TED-Q provides an additional layer of annotations to the existing TED-MDB dataset. The source texts are not included in the current repository; download them here:
https://github.com/MurathanKurfali/Ted-MDB-Annotations
Or here (forked):
https://github.com/amore-upf/Ted-MDB-Annotations
If you use this resource, please cite our LREC paper:
@inproceedings{westera2019lrec,
title={TED-Q: TED Talks and the Questions they Evoke},
author={Matthijs Westera and Laia Mayol and Hannah Rohde},
booktitle = "Proceedings of the Twelfth International Conference on Language Resources and Evaluation (LREC'2020)",
year = "2020",
month = "May",
date = "13-15",
address = "Marseille, France",
publisher = "European Language Resource Association (ELRA)",
}
And consider citing also the authors of the TED-MDB dataset, whose source texts we used:
@article{zeyrek2019ted,
title={TED Multilingual Discourse Bank (TED-MDB): a parallel corpus annotated in the PDTB style},
author={Zeyrek, Deniz and Mendes, Amalia and Grishina, Yulia and Kurfali, Murathan and Gibbon, Samuel and Ogrodniczuk, Maciej},
journal={Language Resources and Evaluation},
pages={1--38},
year={2019},
publisher={Springer}
}
@inproceedings{zeyrek2018multilingual,
title={Multilingual Extension of PDTB-Style Annotation: The Case of TED Multilingual Discourse Bank.},
author={Zeyrek, Deniz and Mendes, Amalia and Kurfali, Murathan},
booktitle={LREC},
year={2018}
}
-
excerpt_number: the number of excerpts (up to 6) this annotator has seen including the current one.
-
chunk_number: the number of chunks (up to 8) this annotator has seen within this excerpt, including the current one.
-
worker: a made-up name uniquely identifying the annotator.
-
type: the type of annotation, among 'question', 'answer' ('answered' score >= 3), 'non-answer' ('answered' score <= 2), or 'evaluation' (some meta-questions at the end of each fragment).
-
content (for 'question'/'answer' type annotations only): the question/answer as formulated by the annotator in their own words.
-
answered: for 'answer'/'non-answer' type annotations, the degree to which it provided an answer to the given question ('prior_question'); for 'question' type annotations, the maximal degree to which it was answered.
-
highlight (for 'question'/'answer') type annotations only): the words selected by the person as either triggering the question or providing the answer.
-
prior_question (for 'answer'/'non-answer' type annotations only): annotation id of the question to which the current chunk provides a (non-)answer.
-
best_answer (for 'question' type annotations only): annotation id of its best answer.
-
coherence/naturalness/comment (for 'evaluation' type annotations only): after every fragment (around 8 chunks per fragment) we asked participants whether the text was coherent and natural (scales from 1 to 5), and provided an open text field for comments.
-
relatedness (for 'question' type annotations only): how related a question is, on average, to other questions elicited by the same chunk (according to aggregated verification data).
-
source: identifier of the source text, assuming the directory structure in the Ted-MDB-Annotations github repo (see URL above).
-
chunk_start/chunk_end: the start/end position (by number of characters) in the source text of the chunk (two sentences) presented to the annotator when eliciting the annotation.
-
highlight_start/highlight_end (for 'question'/'answer' type annotations only): the start/end position (by number of characters) in the source text of the phrase highlighted by the annotator (depending on 'type': the trigger of the question, or the part providing the answer)

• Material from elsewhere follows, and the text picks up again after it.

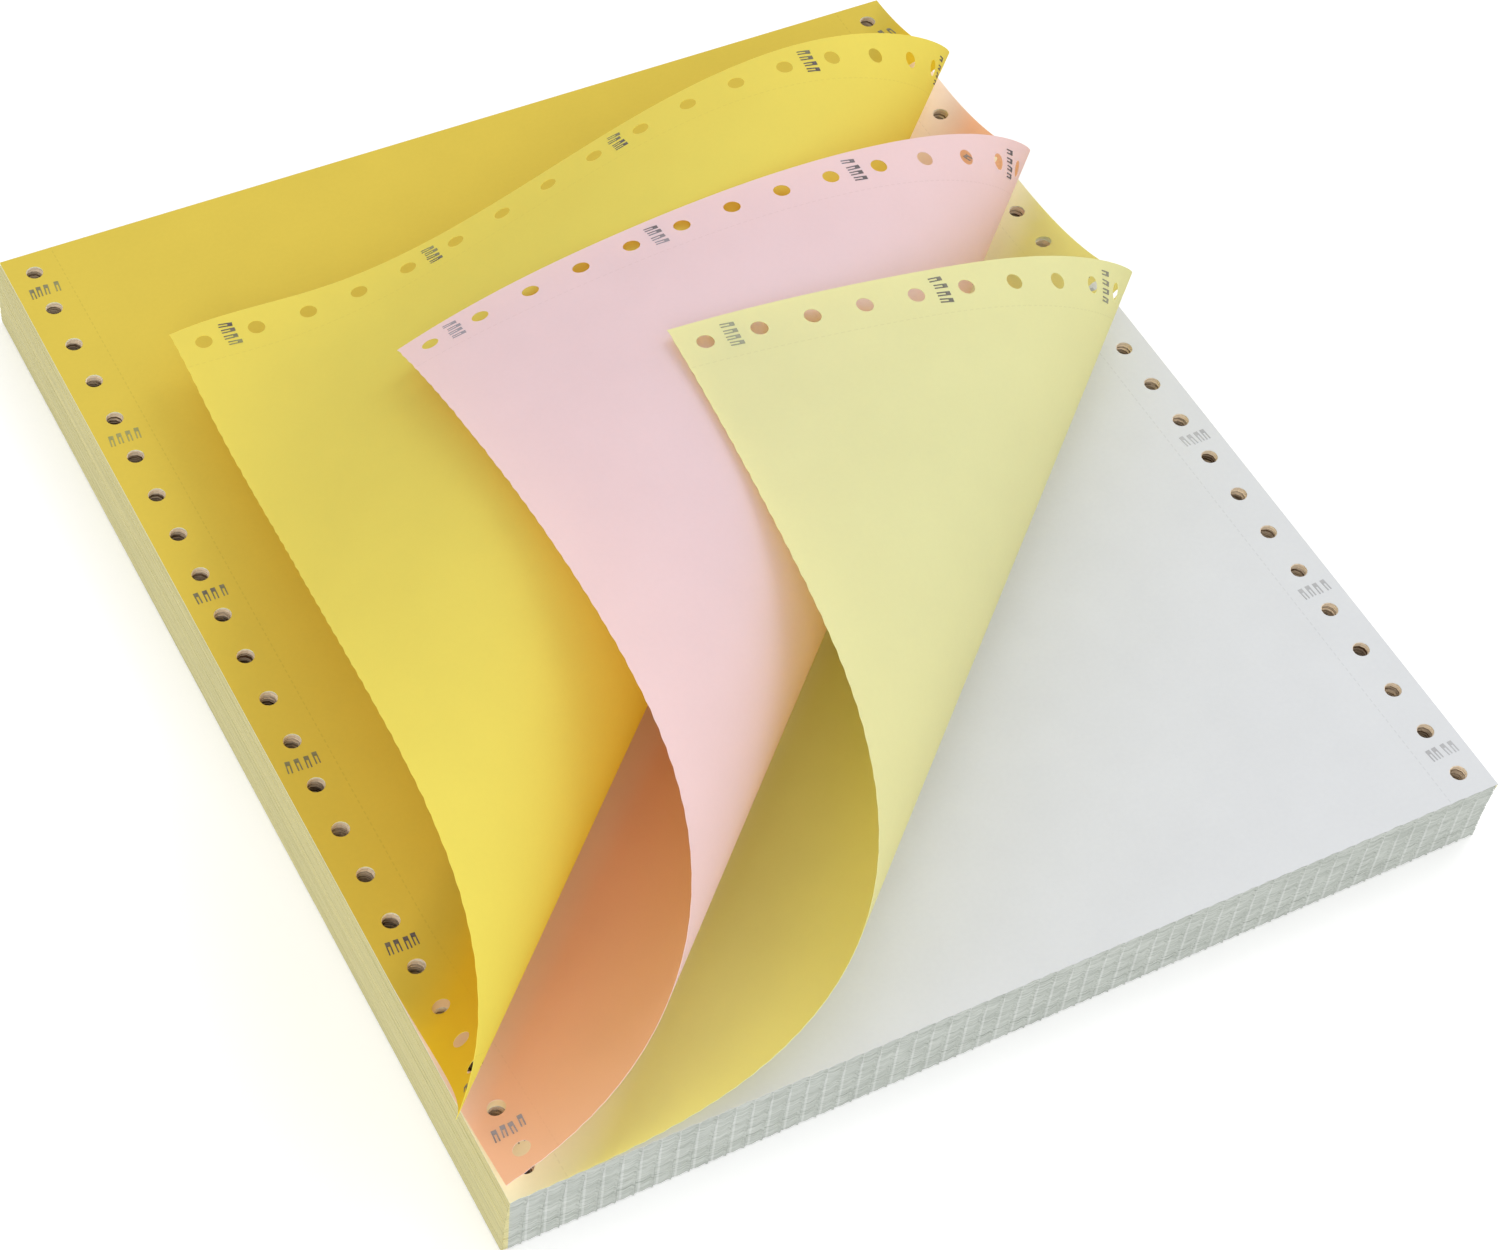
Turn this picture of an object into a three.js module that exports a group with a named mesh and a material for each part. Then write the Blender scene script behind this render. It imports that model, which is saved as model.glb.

We asked annotators to judge how related two questions were given the context that evoked them.
-
workerid: anonymized identifier of the annotator
-
snippet: presented to annotators for judging question relatedness in context, roughly two sentences from the source text, including the chunk that evoked the questions to be judged.
-
target_question: the target question
-
comparison_question: the question which they were asked to compare to the target question
-
relatedness: how related they judged the two questions to be, from 0 (not closely related) to 3 (equivalent)
-
target_question_id: annotation id of the target question (for linking to elicitation data)
-
comparison_question_id: annotation id of the comparison question (for linking to elicitation data)
We aggregated relatedness judgments by taking the mean, conflating target/comparison pairs in either order (making for ~6 judgments per pair):
-
question1_id / question2_id: annotation id of the questions (for linking to elicitation data).
-
snippet: the snippet of text against which question relatedness was judged (as above).
-
question1 / question2: the questions in plain text.
-
relatedness_mean: mean of the individual judgments for this pair.
-
relatedness_count: how many individual judgments for this pair.
-
relatedness_list: list containing the individual judgments for this pair.
-
relatedness_std: standard deviation among the individual judgments for this pair.